Antes da maratona, preparou uma faixa especial. “Pedi pra uma pessoa da equipe segurar pra mim no km 38. Eu tenho que chegar até lá para pegar esta faixa.” Ela esperou por 3h30. Quando Gilson pegou a faixa, ganhou gás.
“Abri a faixa e corri o resto do percurso com ela aberta: ‘TROQUEI O ÁLCOOL E AS DROGAS POR UM PAR DE TÊNIS E VIREI MARATONISTA’. Essa era a frase.”
Corrida, disciplina e dignidade
Com a maratona completa, Gilson encontrou uma nova identidade. A corrida não era apenas um esporte, mas uma metáfora do que ele sempre buscou: chegar até o fim. “A corrida de rua me mostrou que na corrida existe a largada e a chegada. E só chega quem luta.”
Ele atribui grande parte da sua força à prática esportiva e aos encontros dos Alcoólicos Anônimos, dos quais participa. “Se não fosse meu tênis, minha planilha e minha força de vontade, talvez eu não estivesse aqui contando esta história”
A família, o passado e a reconstrução
As marcas do vício também atingiram quem estava ao seu redor. “Minha ex-mulher sofreu bastante. Abandonei meu filho com 3 anos de idade.” Hoje, o filho está crescido, trabalha e fala até em casamento. Sua atual esposa abriu mão de conforto para viver com ele. “Saiu da casa dela que era enorme para morar comigo em 2 cômodos e 1 banheiro num bairro distante.”
A mãe, que já o viu dormir na rua e mentir sobre o paradeiro, também sofreu. “Ela me viu usar drogas e, pra ela, foi o dia mais triste da vida dela.” Hoje, ele acredita que todos o veem com orgulho. “Minha esposa até declaração de amor fez pra mim em uma festa. Eles não vão nas corridas, mas sabem que faz bem pra mim. Me deixam treinar e correr tranquilamente. Sempre falam ‘vai com Deus e boa sorte’.”

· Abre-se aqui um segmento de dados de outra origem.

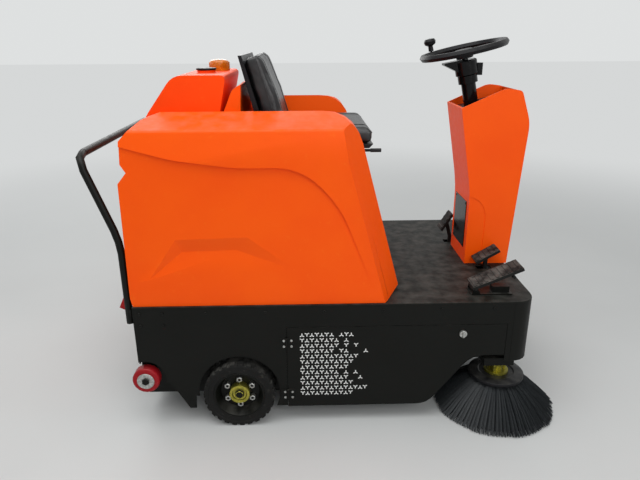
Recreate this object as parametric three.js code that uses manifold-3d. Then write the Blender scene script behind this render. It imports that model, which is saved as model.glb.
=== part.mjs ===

SP City Marathon: a corrida da vida
Uma das experiências mais emocionantes de Gilson aconteceu na SP City Marathon. “Foi uma prova incrível pra mim. Muito desafiadora e emocionante.” Ele passou por lugares que marcaram sua juventude. “Passei por lugares que andei bêbado e drogado. Fui músico, morei em São Paulo em 1995, gravei um CD de pagode.”
Durante a corrida, viu moradores de rua dormindo com papelões. “Pensava: olha eu aí. Poderia ser eu deitado ali. A vontade era de ir até lá e tirar aquelas pessoas dali, mostrar que existe uma vida melhor.” Chorou no percurso e celebrou na chegada com desconhecidos. “Fechou com chave de ouro. Pretendo voltar novamente, se Deus quiser. Quero sentir essa emoção novamente. Ela é única.”
Um novo horizonte: 65 km à frente
Gilson não parou. Agora, projeta sua primeira ultramaratona. “Já estou trabalhando na Ultramaratona 65 km. Ano que vem já vou fazer 50 km, se Deus me der a oportunidade, e ele vai.” A ideia surgiu em uma conversa com os professores. “‘Gilsão, vamos sair de Tietê até Piracicaba correndo?’. Topei na hora. Só nessa já dá quase 50 km”, conta rindo.
Gilson dos Santos Machado percorreu um caminho de volta à vida. Dos vícios à obesidade extrema, do abandono ao acolhimento familiar, ele encontrou na corrida um novo sentido. Hoje, mais do que cruzar linhas de chegada, ele corre para manter-se de pé, lúcido e presente.
A cada quilômetro vencido, reforça a frase que estampou sua faixa e transformou sua existência: “Troquei o álcool e as drogas por um par de tênis e virei maratonista”.